Hannah the Pet Society, a "pet-leasing" company that opened in 2010, basically has pets for rent, so that people can learn the joys of having pets without the cost, and without the anxiety and anguish that can come with ill health, or having to find it a new home. Hannah purports to provide all of a pet's monthly food and veterinary care for a flat fee, which sounds like a bargain for people who otherwise can't afford to have a pet. According to their website, they provide all veterinary care, all food, and other supplies, and even training and support for their "pet parents." The vet care supposedly includes routine, preventative, and emergency care, along with worming and other anti-parasitic treatments, dental treatments, and more. The food is "wholesome and all natural," and delivered to your door every six to eight weeks.
The training they provide for both pets and pet parents, plus their computer matching system, are intended to help people and pets learn to get along and develop the ideal relationship so that the pets stay in their homes.
Sounds like a dream, doesn't it? Somebody out there finally figured out how to take the guesswork and challenges out of choosing and caring for pets, and that can only lead to good, right? Not so fast. According to "Oregon Live," "renting" a pet includes signing a contract, as well as termination fees. Depending on the animal's age, you might have to sign on for a time commitment, after which you have the option of buying out of your contract, a cost that can reach upwards of $600.
If your pet gets sick, you can't take it to the vet of your choice; you have to see one of their vets. Furthermore, you have no say in the animal's care, so you get all of the worry and angst, and have none of the decision-making abilities. In other words, you, the pet parent, might want to simply go with the vet's recommendations for treatment, but Hannah may decide otherwise, and stick you with the burden of actually carrying out a possibly less effective--or altogether ineffective--treatment.
On Sept. 11, 2013, a story appeared on "Wilamette Week," a website dedicated to politics, news, and talking about what to do around Wilamette, Ore., about Hannah's controversial use of an animal care loophole that allows farmers and ranchers to provide some veterinary care on their own, so long as it's carried out humanely.
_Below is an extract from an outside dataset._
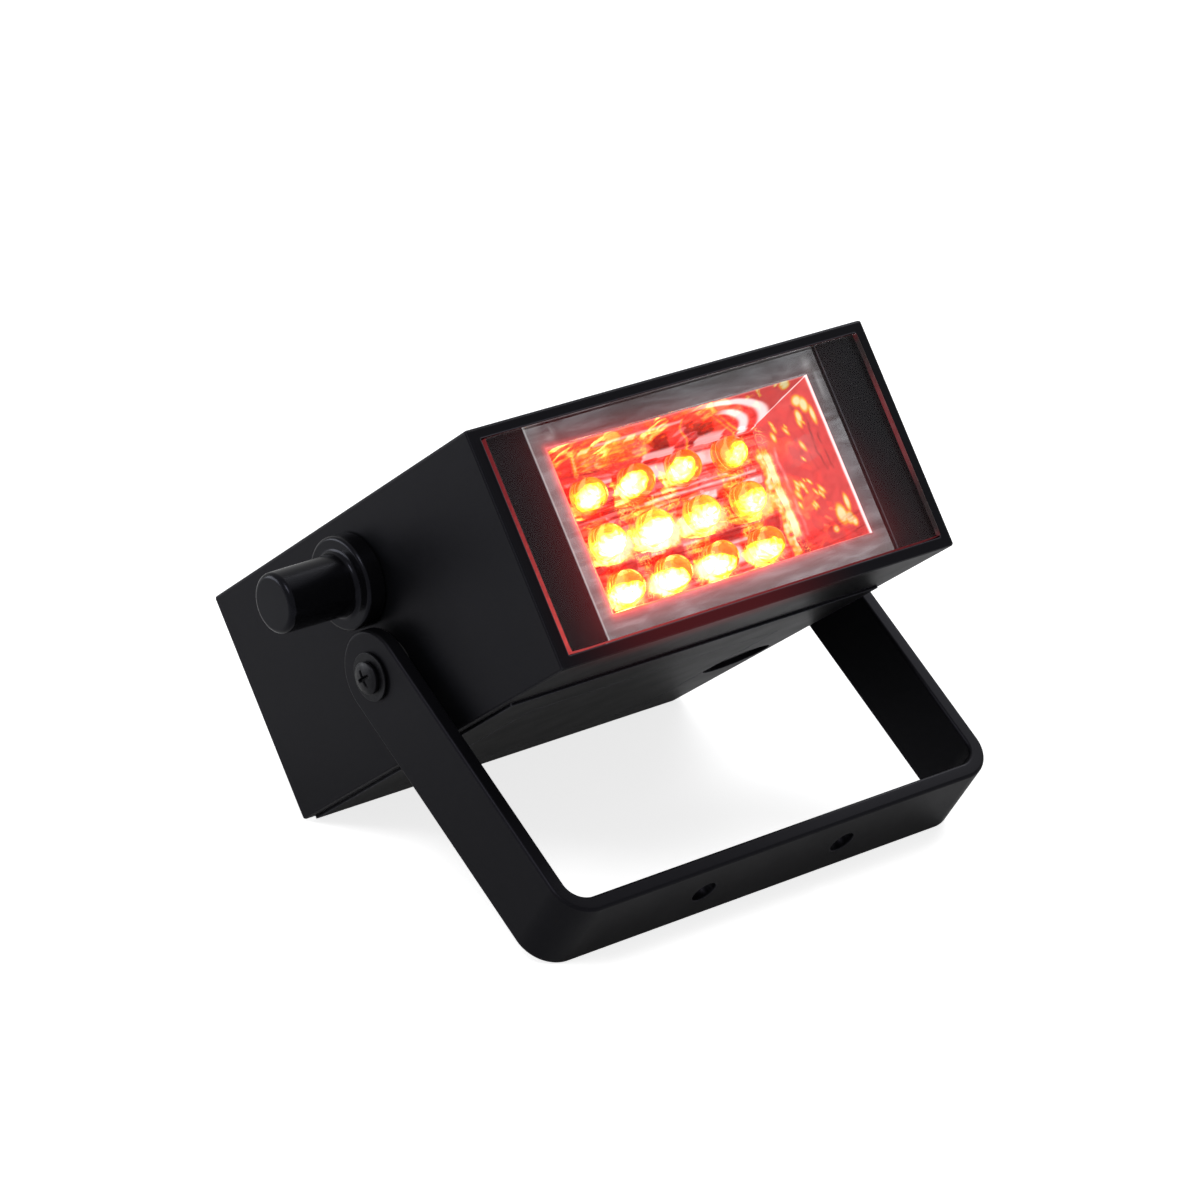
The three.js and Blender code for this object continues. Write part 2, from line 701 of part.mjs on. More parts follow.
function contacts() {
  return contactPlan().map(({ name, end, cells: touched, spring }) => {
    const back = end === 'front' ? bayFront + clearance + contactThickness : bayRear - clearance;
    const span = touched.map(cellX);
    const plate = block(
      [Math.min(...span) - contactWidth / 2, back - contactThickness, cellAxisZ - contactHeight / 2],
      [Math.max(...span) + contactWidth / 2, back, cellAxisZ + contactHeight / 2]);
    const pieces = [plate];
    if (spring !== null) {
      pieces.push(coil(cellX(spring), back - contactThickness / 2, end === 'front' ? 1 : -1));
    }
    if (touched.length === 1) {
      pieces.push(block(
        [span[0] - solderTabWidth / 2, back - contactThickness, cellAxisZ],
        [span[0] + solderTabWidth / 2, back, bayRoof + solderTabRise]));
    }
    return named(name, geometryOf(joined(pieces)), zincSteel);
  });
}

// A helical spring along Y that starts inside its plate
function coil(x, from, direction) {
  const reach = springLength + contactThickness / 2 - springWireRadius;
  const count = springTurns * springStepsPerTurn;
  const points = Array.from({ length: count + 1 }, (_, i) => {
    const angle = 2 * Math.PI * i / springStepsPerTurn;
    return [
      x + springRadius * Math.cos(angle),
      from + direction * reach * i / count,
      cellAxisZ + springRadius * Math.sin(angle)];
  });
  return solidOf(tubeAlong(points, polygon(springWireRadius, springSides), count));
}

function controlBoard() {
  const plate = block(
    [-controlBoardWidth / 2, controlBoardFront, controlBoardBottom],
    [controlBoardWidth / 2, controlBoardRear, controlBoardTop]);
  const holes = boardScrewPlaces.map((place) => bar('z', place, boardScrewRadius + clearance,
    controlBoardBottom - overrun, controlBoardTop + overrun, pinSides));
  return named('control_board', geometryOf(cut(plate, holes)), boardGreen);
}

function boardScrews() {
  const sizes = {
    radius: boardScrewRadius, length: boardScrewLength, headRadius: smallHeadRadius, headHeight: smallHeadHeight };
  return boardScrewPlaces.map((place, i) =>
    screw(`board_screw_${i + 1}`, 'z', place, controlBoardTop + clearance, 1, sizes, zincSteel));
}

// The parts that stand on the control board
function boardParts() {
  const foot = controlBoardTop + clearance;
  const middleY = (controlBoardFront + controlBoardRear) / 2;
  const quarter = controlBoardWidth / 4;
  const chip = block(
    [-chipLength / 2, middleY - chipWidth / 2, foot], [chipLength / 2, middleY + chipWidth / 2, foot + chipHeight]);
  const can = bar('z', [quarter, middleY], capacitorRadius, foot, foot + capacitorHeight, smallSides);
  const tab = block(
    [-quarter - transistorWidth / 2, middleY, foot],
    [transistorWidth / 2 - quarter, middleY + transistorDepth, foot + transistorHeight]);
  return [
    named('timer_ic', geometryOf(chip), chipBlack),
    named('timing_capacitor', geometryOf(can), cellJacket),
    named('drive_transistor', geometryOf(tab), chipBlack),
  ];
}

// Potentiometer: a round case inside the wall, with a threaded bush that stands out through it
function speedPot() {
  const caseFront = clearance - innerSide;
  const caseBody = bar('x', knobPlace, potRadius, caseFront, caseFront + potDepth, roundSides);
  const bush = bar('x', knobPlace, bushRadius, -sideFace - bushStandOut, caseFront + overrun, smallSides);
  const bore = bar('x', knobPlace, shaftRadius + clearance / 2, -sideFace - bushStandOut - overrun,
    caseFront + potDepth - 2 * overrun, smallSides);
  const tabs = [-1, 0, 1].map((step) => {
    const y = knobPlace[0] + step * potTabSpacing;
    return block(
      [caseFront + potDepth - potTabThickness, y - potTabWidth / 2, knobRise - potRadius - potTabLength],
      [caseFront + potDepth, y + potTabWidth / 2, knobRise]);
  });
  return named('speed_pot', geometryOf(cut(joined([caseBody, bush, ...tabs]), [bore])), zincSteel);
}

function potFasteners() {
  const washerOut = -sideFace - clearance - potWasherThickness;
  const nutIn = washerOut - clearance;
  const washer = ring('x', knobPlace, potWasherRadius, bushRadius + clearance / 2,
    washerOut, -sideFace - clearance, smallSides);
  const nutBar = bar('x', knobPlace, potNutRadius, nutIn - potNutThickness, nutIn, 6);
  const nutHole = bar('x', knobPlace, bushRadius + clearance / 2,
    nutIn - potNutThickness - overrun, nutIn + overrun, smallSides);
  return [
    named('pot_washer', geometryOf(washer), zincSteel),
    named('pot_nut', geometryOf(cut(nutBar, [nutHole])), zincSteel),
  ];
}

// The knob is turned about the shaft: its profile runs from the wall outwards, then back down its bore
const knobInner = clearance;
const skirtFace = knobInner + skirtThickness;
const hollowFloor = skirtFace - skirtWall;
const boreEnd = knobLength - knobCrown;

function knobProfile() {
  const base = knobRadius + knobFlare;
  return [
    [0, boreEnd],
    [shaftRadius + clearance / 2, boreEnd],
    [shaftRadius + clearance / 2, hollowFloor],
    [skirtHollowRadius, hollowFloor],
    [skirtHollowRadius, knobInner],
    [skirtRadius, knobInner],
    ...arc(skirtRadius - skirtEdge, skirtFace - skirtEdge, skirtEdge, 0, 90, arcSteps / 2),
    ...arc(base + skirtFillet, skirtFace + skirtFillet, skirtFillet, 270, 180, arcSteps / 2),
    ...arc(knobRadius - knobEdge, knobLength - knobEdge, knobEdge, 0, 90, arcSteps / 2),
    [0, knobLength],
  ];
}

function knob() {
  const geometry = turned(knobProfile(), roundSides);
  geometry.rotateZ(Math.PI / 2).translate(-sideFace, ...knobPlace);
  return named('knob', geometry, darkPlastic);
}

function potShaft() {
  const shaft = bar('x', knobPlace, shaftRadius, clearance - sideFace - boreEnd,
    2 * clearance - innerSide + potDepth - 2 * overrun - 2 * clearance, smallSides);
  return named('pot_shaft', geometryOf(shaft), zincSteel);
}

// Places along X of what the pivots stack, from the wall outwards
const armInner = sideFace + strapGap;
const armOuter = armInner + strapThickness;
const washerInner = armOuter + clearance;
const screwSeat = washerInner + pivotWasherThickness + clearance;
const nutOuter = innerSide - pivotBossLength + pivotNutThickness;

function pivotParts(side) {
  const word = side < 0 ? 'left' : 'right';
  const span = (a, b) => [side * a, side * b].sort((p, q) => p - q);
  const hole = pivotRadius + clearance;
  const outer = ring('x', pivotPlace, pivotWasherRadius, hole,
    ...span(washerInner, washerInner + pivotWasherThickness), roundSides);
  const friction = ring('x', pivotPlace, frictionWasherRadius, hole,
    ...span(sideFace + clearance, armInner - clearance), roundSides);
  const nutBar = bar('x', pivotPlace, pivotNutRadius, ...span(nutOuter - pivotNutThickness, nutOuter), 6);
  const nutHole = bar('x', pivotPlace, hole,
    ...span(nutOuter - pivotNutThickness - overrun, nutOuter + overrun), smallSides);
  const length = screwSeat - nutOuter + pivotNutThickness + pivotScrewTail;
  const sizes = {
    radius: pivotRadius, length, headRadius: pivotHeadRadius, headHeight: pivotHeadHeight, cross: crossLength };
  return [
    named(`pivot_washer_${word}`, geometryOf(outer), blackSteel),
    named(`friction_washer_${word}`, geometryOf(friction), rubberBlack),
    named(`pivot_nut_${word}`, geometryOf(cut(nutBar, [nutHole])), zincSteel),
    screw(`pivot_screw_${word}`, 'x', pivotPlace, side * screwSeat, side, sizes, blackSteel),
  ];
}

// The bracket in its own frame: the pivot at the origin, its arms down along -Z
function bracket() {
  const outerRadius = bracketInnerRadius + strapThickness;
  const rise = strapWidth / 2 + overrun;
  const barOuter = -bracketReach;
  const barInner = strapThickness - bracketReach;
  const shape = outline([
    [-armOuter, rise],
    ...arc(outerRadius - armOuter, barOuter + outerRadius, outerRadius, 180, 270, arcSteps),
    ...arc(armOuter - outerRadius, barOuter + outerRadius, outerRadius, 270, 360, arcSteps),
    [armOuter, rise],
    [armInner, rise],
    ...arc(armInner - bracketInnerRadius, barInner + bracketInnerRadius, bracketInnerRadius, 360, 270, arcSteps),
    ...arc(bracketInnerRadius - armInner, barInner + bracketInnerRadius, bracketInnerRadius, 270, 180, arcSteps),
    [-armInner, rise],
  ]);
  const strap = extrudedAlongY(shape, -strapWidth / 2, strapWidth / 2, strapEdge);
  const roundEnds = bar('x', [0, 0], strapWidth / 2, -armOuter - overrun, armOuter + overrun, roundSides);
  const below = block(
    [-armOuter - overrun, -strapWidth / 2, barOuter - overrun], [armOuter + overrun, strapWidth / 2, 0]);
  const pivotHole = bar('x', [0, 0], pivotRadius + clearance, -armOuter - overrun, armOuter + overrun, smallSides);
  const barHoles = [-1, 1].map((side) => bar('z', [side * barHoleSpacing / 2, 0], barHoleRadius,
    barOuter - overrun, barInner + overrun, smallSides));
  const solid = cut(strap.intersect(roundEnds.add(below)), [pivotHole, ...barHoles]);
  return named('bracket', geometryOf(solid), blackPlastic);
}

// The internal leads run in smooth curves between the boards, the contacts and the potentiometer
function leads() {
  const section = polygon(wireRadius, wireSides);
  const boardTop = controlBoardTop + clearance + wireRadius;
  const lampBack = lampBoardBack + clearance;
  const lift = controlBoardDepth / 6;
  const halfStep = lampPitchX / 2;
  const lampLead = (name, side, finish) => {
    const x = side * halfStep;
    const z = lampCentreZ + lampPitchZ / 2;
    const points = [
      [x, lampBack, z],
      [x, lampBack + lift / 2, z],
      [x, (lampBack + controlBoardFront) / 2, boardTop + lift],
      [x, controlBoardFront, boardTop + lift / 4],
      [x, controlBoardFront + lift, boardTop],
    ];
    return named(name, tubeAlong(points, section, arcSteps * 3), finish);
  };
  const powerLead = (name, index, finish) => {
    const { x, back } = outerContacts()[index];
    const top = bayRoof + solderTabRise + clearance + wireRadius;
    const end = Math.sign(x) * controlBoardWidth / 3;
    const points = [
      [x, back, top],
      [x, back - lift / 4, top + lift / 2],
      [(x + end) / 2, (back + controlBoardRear) / 2, boardTop + lift / 2],
      [end, controlBoardRear, boardTop + lift / 4],
      [end, controlBoardRear - lift, boardTop],
    ];
    return named(name, tubeAlong(points, section, arcSteps * 3), finish);
  };
  const tabX = clearance - innerSide + potDepth;
  const tabZ = knobRise - potRadius - potTabLength / 2;
  const ribbonSection = outline([
    [-ribbonWidth / 2, -ribbonThickness / 2], [ribbonWidth / 2, -ribbonThickness / 2],
    [ribbonWidth / 2, ribbonThickness / 2], [-ribbonWidth / 2, ribbonThickness / 2]]);
  const ribbonTop = controlBoardTop + clearance + ribbonThickness / 2;
  const ribbonPath = [
    [tabX + clearance, knobPlace[0], tabZ],
    [tabX + lift / 2, knobPlace[0], tabZ],
    [(tabX - controlBoardWidth / 2) / 2 + lift / 4, knobPlace[0], (tabZ + ribbonTop) / 2],
    [-controlBoardWidth / 2 + lift / 4, knobPlace[0], ribbonTop + lift / 8],
    [-controlBoardWidth / 2 + lift, knobPlace[0], ribbonTop],
  ];
  return [
    lampLead('lamp_lead_red', -1, wireRed),
    lampLead('lamp_lead_black', 1, wireBlack),
    powerLead('power_lead_red', 1, wireRed),
    powerLead('power_lead_black', 0, wireBlack),
    named('pot_ribbon', tubeAlong(ribbonPath, ribbonSection, arcSteps * 3), wireGrey),
  ];
}

const head = new THREE.Group();
head.add(
  housingShell(), frontWindow(), reflector(), ...lampPlaces().map(lamp), lampBoard(), ...lampScrews(),
  bottomCover(), ...coverScrews(), batteryDoor(), ...cells(), ...contacts(),
  controlBoard(), ...boardScrews(), ...boardParts(),
  speedPot(), ...potFasteners(), knob(), potShaft(), ...pivotParts(-1), ...pivotParts(1), ...leads());

// The bracket hangs from the pivots, its bar swung forward
const tilt = THREE.MathUtils.degToRad(bracketTilt);
const stirrup = new THREE.Group();
stirrup.position.set(0, ...pivotPlace);
stirrup.rotation.x = -tilt;
stirrup.add(bracket());

// The head leans back until the bar's rear edge and the cover's rear edge stand on one level
const cornerShare = Math.SQRT1_2;
const barEdgeBack = strapWidth / 2 - strapEdge + strapEdge * cornerShare;
const barEdgeDown = bracketReach - strapEdge + strapEdge * cornerShare;
const barFootY = pivotBack + barEdgeBack * Math.cos(tilt) - barEdgeDown * Math.sin(tilt);
const barFootZ = -pivotDrop - barEdgeBack * Math.sin(tilt) - barEdgeDown * Math.cos(tilt);
const lean = Math.atan2(coverBottom - barFootZ, coverRear - barFootY);
const leaning = new THREE.Group();
leaning.rotation.x = -lean;
leaning.add(head, stirrup);

// The whole part stands with the middle of its footprint box at the origin
const strobeLight = new THREE.Group();
strobeLight.add(leaning);
const bounds = new THREE.Box3().setFromObject(strobeLight, true);
leaning.position.set(
  -(bounds.min.x + bounds.max.x) / 2, -(bounds.min.y + bounds.max.y) / 2, -bounds.min.z);

export default strobeLight;
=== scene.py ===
# Small battery strobe light: the look of every visible piece, and the studio that it stands in.
# The file is laid out as an add-on. Its panel lists one operator for each piece or group of like pieces.
# Sizes are in metres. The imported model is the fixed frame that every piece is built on.
import json
import math

import bmesh
import bpy
import numpy as np
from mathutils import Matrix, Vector


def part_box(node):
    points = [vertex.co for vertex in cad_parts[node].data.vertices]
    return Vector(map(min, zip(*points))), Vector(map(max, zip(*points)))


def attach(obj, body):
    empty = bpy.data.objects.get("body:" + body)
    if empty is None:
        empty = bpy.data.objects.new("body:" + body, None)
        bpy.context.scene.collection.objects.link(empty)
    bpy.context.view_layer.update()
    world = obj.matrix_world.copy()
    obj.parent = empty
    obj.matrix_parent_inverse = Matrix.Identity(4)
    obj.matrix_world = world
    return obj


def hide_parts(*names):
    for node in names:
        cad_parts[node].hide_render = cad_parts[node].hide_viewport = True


bl_info = {
    "name": "Strobe Light",
    "version": (1, 0, 0),
    "blender": (4, 5, 0),
    "location": "3D View > Sidebar > Strobe Light",
    "description": "Makes the visible pieces, the finishes and the studio of a small strobe light",
    "category": "Object",
}

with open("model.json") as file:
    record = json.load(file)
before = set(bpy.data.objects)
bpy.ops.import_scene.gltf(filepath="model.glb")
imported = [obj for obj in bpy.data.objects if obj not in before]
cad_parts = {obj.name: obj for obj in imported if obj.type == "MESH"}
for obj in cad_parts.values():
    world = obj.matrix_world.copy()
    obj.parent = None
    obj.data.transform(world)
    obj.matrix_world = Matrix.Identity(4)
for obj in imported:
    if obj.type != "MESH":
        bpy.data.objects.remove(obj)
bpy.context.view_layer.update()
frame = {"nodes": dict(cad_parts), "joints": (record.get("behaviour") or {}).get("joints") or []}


def joint_named(name):
    """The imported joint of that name."""
    return next(joint for joint in frame["joints"] if joint["name"] == name)


def turned_axes(angle):
    """Three axes as columns, turned back about X by an angle: y becomes (cos, -sin) and z (sin, cos)."""
    c, s = math.cos(angle), math.sin(angle)
    return np.array([[1, 0, 0], [0, c, s], [0, -s, c]])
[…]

According to executive director Lori Makinen of the Oregon Veterinary Medical Examining Board, this law was never intended to cover pets. Her ability to oversee Hannah is, in her words, "nonexistent."
Hannah has also seen veterinary clinics stop doing business with them, as they feel Hannah's practices are not always in the best interests of their pets. Some of Hannah's own clinics don't even have the necessary equipment, such as an ultrasound machine, to conduct diagnostic tests.
Then there's the fact that it's leasing pets, instead of adopting or buying them outright. So if you and your pet aren't a good match, you can bring them back and they'll find another home for it. Of course, on the surface that may sound better than a shelter, but it isn't. This kind of thing is traumatic for both the family and the pet. Dogs and cats can bond very quickly with their people, and suddenly being given up to go home with a new set of strangers, to a new unfamiliar home with new unfamiliar scents, sights and sounds isn't healthy.
The whole concept is bad for pets and for people, and appears geared more toward profiting off of treating pets like products, rather than like companions, friends, members of families, indeed, like the actual living creatures that they are. If you want to get a pet, do it the right way. Adopt. Don't "rent" from a company that has neither the pet's best interests, nor your best interests, at heart.